Inheriting an individual retirement account isn't the same as inheriting a pile of money with no strings attached. Traditional IRA distributions are taxed as income, and Roth IRA assets can be withdrawn tax free unless the account is less than five years old. IRA beneficiaries should become familiar with the rules regarding withdrawal from an IRA account.
If the person who died left you a traditional IRA from which he had started taking required minimum distributions, you must be sure the distributions for the year in which he died are disbursed by Dec. 31. If you are co-beneficiary with one or more people, the required minimum distributions should be divided accordingly.
You have the option of taking yearly distributions that are calculated according to the single life-expectancy table published by the Internal Revenue Service. The table includes a life-expectancy figure that corresponds to your age. To calculate the distribution, divide the IRA's end-of-year value by the appropriate life-expectancy figure. You must begin taking yearly distributions by Dec. 31 of the year following the death.

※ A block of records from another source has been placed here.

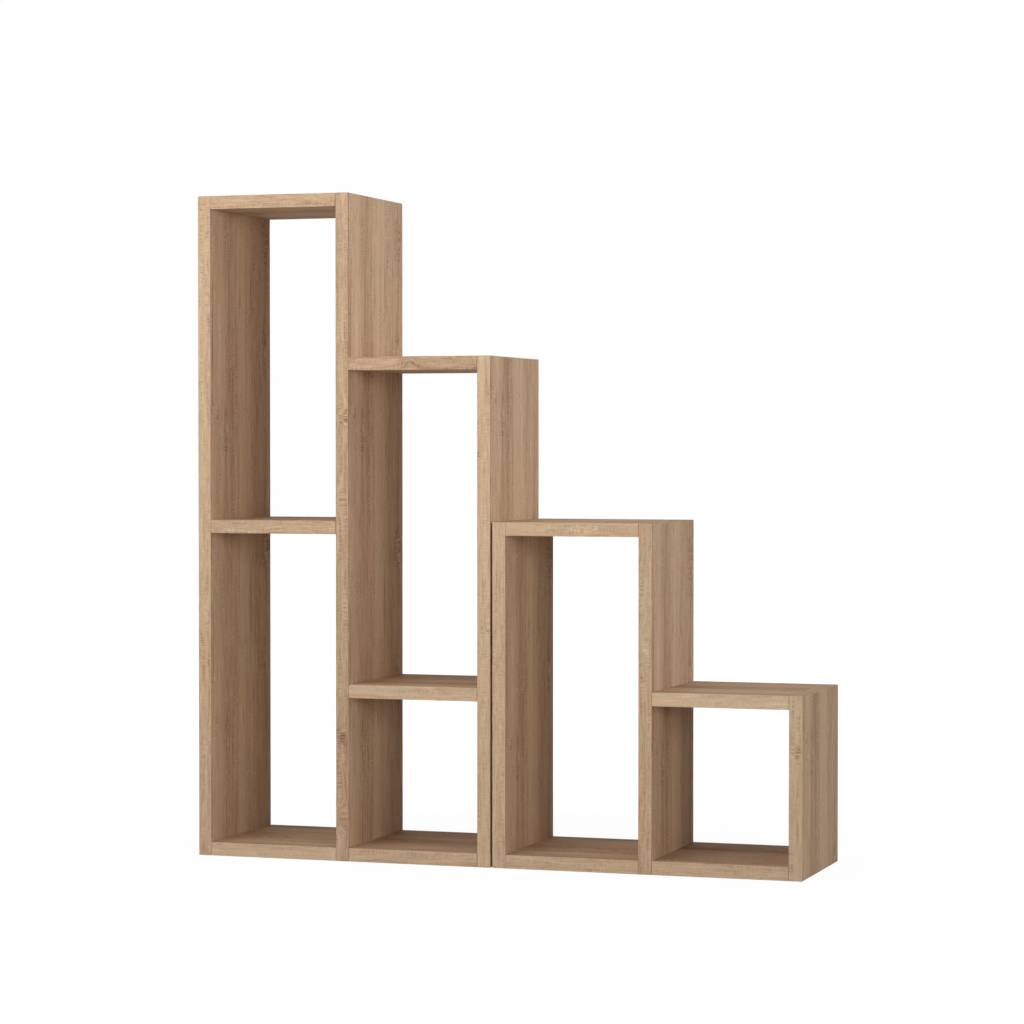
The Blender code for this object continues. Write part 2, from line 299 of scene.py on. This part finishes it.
def makeOak(name, look):
    material, tree, surface = newMaterial(name)
    sheet = addNode(tree, "ShaderNodeUVMap", uv_map="sheet").outputs[0]
    split = addNode(tree, "ShaderNodeSeparateXYZ", {"Vector": sheet})
    u = split.outputs["X"]
    v, inwards = bendGrain(tree, look, u, split.outputs["Y"])

    bands = layer(tree, u, v, "bands")
    stripes = layer(tree, u, v, "stripes")
    streaks = layer(tree, u, v, "streaks")
    fibres = layer(tree, u, v, "fibres")
    pores = patchy(tree, u, v, "pores")
    # short dark dashes, and rarer pale ones
    dashes = patchy(tree, u, v, "dashes")
    flecks = patchy(tree, u, v, "flecks")
    cross = sawAcross(tree, look, u, v, inwards)

    tone = centred(tree, bands, look["bandAmount"], look["startTone"])
    tone = centred(tree, stripes, look["stripeAmount"], tone)
    tone = centred(tree, streaks, look["streakAmount"], tone)
    tone = centred(tree, fibres, look["fibreAmount"], tone)
    tone = calc(tree, "MULTIPLY_ADD", pores, -look["poreAmount"], tone)
    tone = calc(tree, "MULTIPLY_ADD", dashes, -look["dashAmount"], tone)
    tone = calc(tree, "MULTIPLY_ADD", flecks, look["fleckAmount"], tone)
    tone = calc(tree, "MULTIPLY_ADD", cross, look["sawAmount"], tone)
    tone = darkenMarks(tree, look, u, v, inwards, tone)

    # no two strips of edging have quite the same tone
    strip = addNode(tree, "ShaderNodeAttribute", attribute_name="tone").outputs["Fac"]
    tone = calc(tree, "ADD", tone, strip)

    ramp = addNode(tree, "ShaderNodeValToRGB", {"Fac": tone})
    stops = ramp.color_ramp.elements
    stops[0].color = look["darkest"]
    stops[1].color = look["lightest"]
    for key, position in look["tones"].items():
        stops.new(position).color = look[key]

    # some lines are ruddy and some grey
    lean = layer(tree, u, v, "lean")
    ruddy = mixColour(tree, 1.0, ramp.outputs["Color"], look["ruddy"], "MULTIPLY")
    grey = mixColour(tree, 1.0, ramp.outputs["Color"], look["grey"], "MULTIPLY")
    colour = mixColour(tree, ease(tree, lean, *patchLimits["lean"]), grey, ruddy)

    rough = centred(tree, fibres, look["roughnessAmount"], look["roughness"])
    height = calc(tree, "MULTIPLY_ADD", pores, look["poreRelief"], fibres)
    height = calc(tree, "MULTIPLY_ADD", cross, look["sawRelief"], height)
    finishSurface(tree, surface, colour, rough, height, look["bump"])
    surface.inputs["Specular IOR Level"].default_value = look["shine"]
    return material


chipboardLook = {
    "chipScale": 700.0,
    "dustScale": 2400.0,
    "dustDetail": 3.0,
    "dustAmount": 0.6,
    "dark": (0.36, 0.25, 0.14, 1.0),
    "pale": (0.62, 0.48, 0.31, 1.0),
    "roughLimits": (0.2, 0.8),
    "roughness": (0.75, 0.95),
    "bump": (0.6, 0.0004),
}


def makeChipboard(name, look):
    # pressed wood chips, seen in the bores
    material, tree, surface = newMaterial(name)
    place = addNode(tree, "ShaderNodeTexCoord").outputs["Object"]
    inputs = {"Vector": place, "Scale": look["chipScale"], "Randomness": 1.0}
    chips = addNode(tree, "ShaderNodeTexVoronoi", inputs).outputs["Color"]
    inputs = {"Vector": place, "Scale": look["dustScale"], "Detail": look["dustDetail"]}
    dust = addNode(tree, "ShaderNodeTexNoise", inputs).outputs[0]
    chip = centred(tree, dust, look["dustAmount"], chips)
    colour = mixColour(tree, chip, look["dark"], look["pale"])
    rough = ease(tree, dust, *look["roughLimits"], *look["roughness"])
    finishSurface(tree, surface, colour, rough, chip, look["bump"])
    return material


# Zinc, cast for the cams and plated on the bolts: a cloudy tone, finer specks on it, and a rougher
# bloom where it is dull. The grain is how fine the clouds are.
zincLook = {
    "colour": (0.56, 0.56, 0.55, 1.0),
    "darker": (0.40, 0.40, 0.395, 1.0),
    "grain": 900.0,
    "cloudDetail": 3.0,
    "speckGrain": 6300.0,
    "speckDetail": 2.0,
    "speckAmount": 0.5,
    "toneLimits": (0.3, 0.7),
    "roughLimits": (0.25, 0.75),
    "roughness": (0.34, 0.54),
    "bump": (0.3, 0.0001),
}

steelLook = dict(
    zincLook,
    colour=(0.64, 0.64, 0.62, 1.0),
    darker=(0.50, 0.50, 0.47, 1.0),
    grain=1400.0,
    speckGrain=9800.0,
    roughness=(0.24, 0.44),
)


def makeMetal(name, look):
    material, tree, surface = newMaterial(name)
    place = addNode(tree, "ShaderNodeTexCoord").outputs["Object"]
    inputs = {"Vector": place, "Scale": look["grain"], "Detail": look["cloudDetail"]}
    cloud = addNode(tree, "ShaderNodeTexNoise", inputs).outputs[0]
    inputs = {"Vector": place, "Scale": look["speckGrain"], "Detail": look["speckDetail"]}
    specks = addNode(tree, "ShaderNodeTexNoise", inputs).outputs[0]
    share = centred(tree, specks, look["speckAmount"], cloud)
    colour = mixColour(tree, ease(tree, share, *look["toneLimits"]), look["colour"], look["darker"])
    rough = ease(tree, share, *look["roughLimits"], *look["roughness"])
    finishSurface(tree, surface, colour, rough, share, look["bump"])
    surface.inputs["Metallic"].default_value = 1.0
    return material


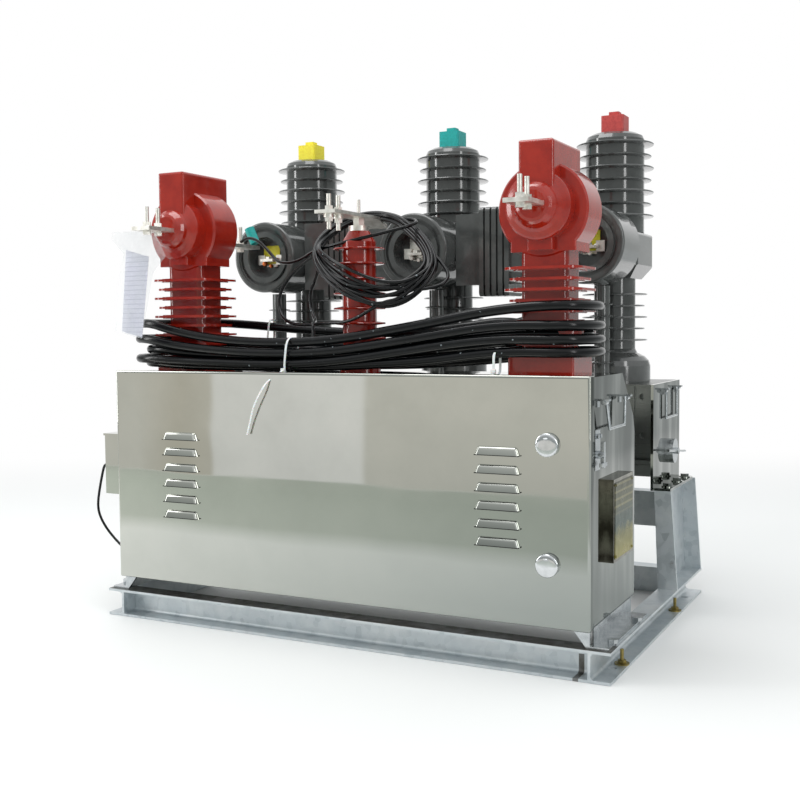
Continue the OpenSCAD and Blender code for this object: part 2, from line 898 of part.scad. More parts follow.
// The outlet in a drum: a back plate, a tinned angle and its bolt.
module outlet_terminal() {
    floor_y = drum_front + drum_recess_depth - pole_y;
    translate([-13, floor_y - 3, drum_z - 18]) cube([26, 3, 36]);
    translate([-15, floor_y - 26, drum_z - 8]) cube([30, 26, 5]);
    translate([0, floor_y - 15, drum_z - 4]) hex_head(8, 6);
    translate([-30, floor_y - 10, drum_z - 14]) cube([16, 10, 20]);
    translate([14, floor_y - 10, drum_z - 14]) cube([16, 10, 20]);
}

module outlet_terminals() {
    color(tinned) for (n = [-1, 0, 1]) at_pole(n) outlet_terminal();
}

// ---------- cables ----------

// The hank as a closed band: a long loop that stands on the box, higher at its right end.
module cable_hank() {
    inner = hank_size - [2, 2] * hank_thickness;
    past = hank_size[0];
    top = concat([[-past, hank_top[0][1]]], hank_top, [[past, hank_top[len(hank_top) - 1][1]]]);
    color(cable_black) at_front() intersection() {
        translate([hank_x, ct_y, hank_low]) linear_extrude(hank_size[1]) difference() {
            round_rect(hank_size[0], hank_size[1], hank_corner);
            round_rect(inner[0], inner[1], hank_corner - hank_thickness);
        }
        along_y(0, ct_y + hank_size[1]) polygon(concat([[past, 0], [-past, 0]], top));
    }
}

module cable_coil() {
    color(cable_black) at_front() translate(coil_centre) rotate([coil_tilt, 0, 0])
        rotate_extrude() translate([coil_r, 0]) circle(r = coil_bundle_r);
}

// A point on the smooth curve through p, between p[i] and p[i + 1].
function curve_point(p, i, t) =
    let (
        a = p[max(i - 1, 0)], b = p[i], c = p[i + 1], d = p[min(i + 2, len(p) - 1)]
    )
    0.5 * (2 * b + (c - a) * t + (2 * a - 5 * b + 4 * c - d) * t * t + (3 * b - a - 3 * c + d) * t * t * t);

function smooth_route(p, steps) = concat(
    [for (i = [0 : len(p) - 2], s = [0 : steps - 1]) curve_point(p, i, s / steps)], [p[len(p) - 1]]
);

// A tube of the given radius along a route, as rings of points square to it.
module swept_tube(route, r, sides) {
    last = len(route) - 1;
    rings = [for (i = [0 : last])
        let (
            d = route[min(i + 1, last)] - route[max(i - 1, 0)],
            t = d / norm(d),
            u = cross([0, 1, 0], t) / norm(cross([0, 1, 0], t)),
            v = cross(t, u)
        )
        for (k = [0 : sides - 1]) route[i] + r * (u * cos(360 * k / sides) + v * sin(360 * k / sides))
    ];
    faces = concat(
        [[for (k = [0 : sides - 1]) k]],
        [for (i = [0 : last - 1], k = [0 : sides - 1])
            [i * sides + k, (i + 1) * sides + k, (i + 1) * sides + (k + 1) % sides, i * sides + (k + 1) % sides]],
        [[for (k = [sides - 1 : -1 : 0]) last * sides + k]]
    );
    polyhedron(rings, faces, convexity = 4);
}

// The two ends of the hank: one from the rear of the box, one to the front of the mechanism.
module hank_leads() {
    color(cable_black) at_front()
        for (route = [box_lead_route, mech_lead_route])
            swept_tube(smooth_route(route, 2), hank_r, 10);
}

// The two ends of the coil: one from the left current transformer, one down to the hank.
module coil_leads() {
    color(cable_black) at_front()
        for (route = [coil_start_route, coil_end_route])
            swept_tube(smooth_route(route, 2), coil_strand_r, 8);
}

module side_lead() {
    color(cable_black) at_front() swept_tube(smooth_route(lead_route, 2), lead_r, 8);
}

// A flat pouch of papers that hangs from the front terminal of the left current transformer.
module document_pouch() {
    color("WhiteSmoke") at_front() along_y(-13, -11)
        polygon([[-439, 716], [-337, 716], [-373, 525], [-435, 536]]);
}

// ---------- output ----------

front_and_rear_rails();
side_rails();
columns();
cross_rail();
base_bolts();
box_body();
box_ends();
box_front_frame();
box_feet();
front_door();
door_returns();
door_hinge();
lock_covers();
draw_latch();
plate_bracket();
rating_plate();
side_terminal_box();
lifting_lugs();
box_bail_right();
mech_bail_right();
left_bails();
ct_left();
ct_right();
ct_terminals();
ct_terminal_cap();
centre_post();
centre_terminal();
mechanism_case();
mech_ends();
lever_hub();
operating_lever();
lower_insulator_a();
lower_insulator_b();
lower_insulator_c();
pole_head_a();
pole_head_b();
pole_head_c();
upper_insulator_a();
upper_insulator_b();
upper_insulator_c();
phase_cap_a();
phase_cap_b();
phase_cap_c();
bridges();
outlet_terminals();
cable_hank();
hank_leads();
cable_coil();
coil_leads();
side_lead();
document_pouch();
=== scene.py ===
import json
import math
import random

import bpy
from mathutils import Matrix, Vector


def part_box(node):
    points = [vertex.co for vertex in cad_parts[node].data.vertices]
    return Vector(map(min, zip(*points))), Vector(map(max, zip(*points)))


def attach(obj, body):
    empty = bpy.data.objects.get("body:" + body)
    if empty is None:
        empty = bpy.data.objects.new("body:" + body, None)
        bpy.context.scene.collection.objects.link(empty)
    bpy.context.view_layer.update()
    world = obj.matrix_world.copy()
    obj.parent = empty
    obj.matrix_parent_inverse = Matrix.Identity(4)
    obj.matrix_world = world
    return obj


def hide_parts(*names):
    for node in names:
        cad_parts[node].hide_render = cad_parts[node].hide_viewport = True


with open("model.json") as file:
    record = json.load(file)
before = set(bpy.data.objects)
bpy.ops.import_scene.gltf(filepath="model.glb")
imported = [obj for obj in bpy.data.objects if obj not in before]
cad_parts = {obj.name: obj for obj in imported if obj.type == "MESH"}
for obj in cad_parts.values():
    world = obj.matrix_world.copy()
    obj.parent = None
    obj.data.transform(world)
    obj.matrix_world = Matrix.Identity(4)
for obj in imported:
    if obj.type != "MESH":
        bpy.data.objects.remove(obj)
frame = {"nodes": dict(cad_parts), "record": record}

bpy.ops.object.select_all(action="DESELECT")
nodes = frame["nodes"]
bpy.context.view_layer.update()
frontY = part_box("front_and_rear_rails")[0].y  # front face of the base frame
print("frame loaded:", len(nodes), "nodes")

cameraSettings = {
    "place": (0.9451, -1.9036, 0.5412),
    "turn": (86.638, 0.525, 27.204),
    "lens": 49.32,
    "sensor": 36,
    "shift": (0.0043, -0.0110),
}
cameraData = bpy.data.cameras.new("camera")
cameraData.lens = cameraSettings["lens"]
cameraData.sensor_width = cameraSettings["sensor"]
cameraData.shift_x, cameraData.shift_y = cameraSettings["shift"]
camera = bpy.data.objects.new("camera", cameraData)
camera.location = cameraSettings["place"]
camera.rotation_euler = [math.radians(a) for a in cameraSettings["turn"]]
bpy.context.scene.collection.objects.link(camera)
bpy.context.scene.camera = camera
bpy.context.scene.view_settings.view_transform = "Standard"


def local(x, y, z):
    # front-plane millimetres, which count y from the front face of the base frame, to metres
    return Vector((x / 1000, y / 1000 + frontY, z / 1000))


def toLinear(hexColour):
    channels = [int(hexColour[i:i + 2], 16) / 255 for i in (1, 3, 5)]
    return tuple(c / 12.92 if c <= 0.04045 else ((c + 0.055) / 1.055) ** 2.4 for c in channels) + (1,)


def feed(tree, node, links):
    # each link comes from an output, or from a node by the first of its outputs that is in use
    for name, source in links.items():
        if not isinstance(source, bpy.types.NodeSocket):
            source = next(output for output in source.outputs if output.enabled)
        tree.links.new(source, node.inputs[name])


def addNode(tree, kind, settings=None, links=None):
    # a setting is a property, or a socket's own value under its name or its number
    node = tree.nodes.new("ShaderNode" + kind)
    for name, value in (settings or {}).items():
        if name == "stops":
            while len(node.color_ramp.elements) < len(value):
                node.color_ramp.elements.new(0.5)
            for stop, (place, colour) in zip(node.color_ramp.elements, value):
                stop.position = place
                stop.color = toLinear(colour) if isinstance(colour, str) else (colour, colour, colour, 1)
        elif isinstance(name, int) or name in node.inputs:
            node.inputs[name].default_value = toLinear(value) if isinstance(value, str) else value
        else:
            setattr(node, name, value)
    feed(tree, node, links or {})
    return node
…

Another option is to drain the account by the last day of the fifth year after the death. You can take the entire value in a lump sum or withdraw as much or as little as you like each year as long as you meet the five-year deadline.
Spouse Beneficiary Exception
If you are the spouse of an IRA holder and the sole primary beneficiary, you have an option not afforded other heirs: You can roll the inherited assets into an IRA of your own and no special rules then apply to the inherited funds; you treat them as your own. You can only roll traditional IRA funds into a traditional IRA and Roth assets into a Roth. Once the funds are rolled over, you do not have to take any distributions until you turn 70 1/2 as the spouse of a traditional IRA holder. If you inherit a Roth from your spouse, you never have to take distributions and can leave the burgeoning assets to your own designated beneficiaries, who can withdraw them tax free.
Roth Five-Year Earnings Clock
If the deceased had not owned the Roth for at least five years, you would have to pay income tax on any earnings withdrawals until the account is 5 years old. Say your uncle opened a Roth in 2011 and died in 2013. You would have to pay income tax if you withdrew earnings from the inherited account before Jan. 1, 2016. Because the IRS considers distributions in the following order -- contributions, rollovers, earnings -- you might not have to worry about the five-year clock for earnings withdrawals unless you elected to take the entire inherited IRA as a lump sum before 2016. For example, say your uncle's Roth included $200,000 in regular contributions, $200,000 in rollover funds and $100,000 in earnings. (Your uncle effected the rollover in 2007.) You elect to take yearly distributions from the account. Because your withdrawals would not exceed $400,000 -- that is, $200,000 in principal plus $200,000 in rollover money -- before January 2016, the five-year earnings clock would have no impact on your withdrawal activity. Therefore, you would have no tax liability.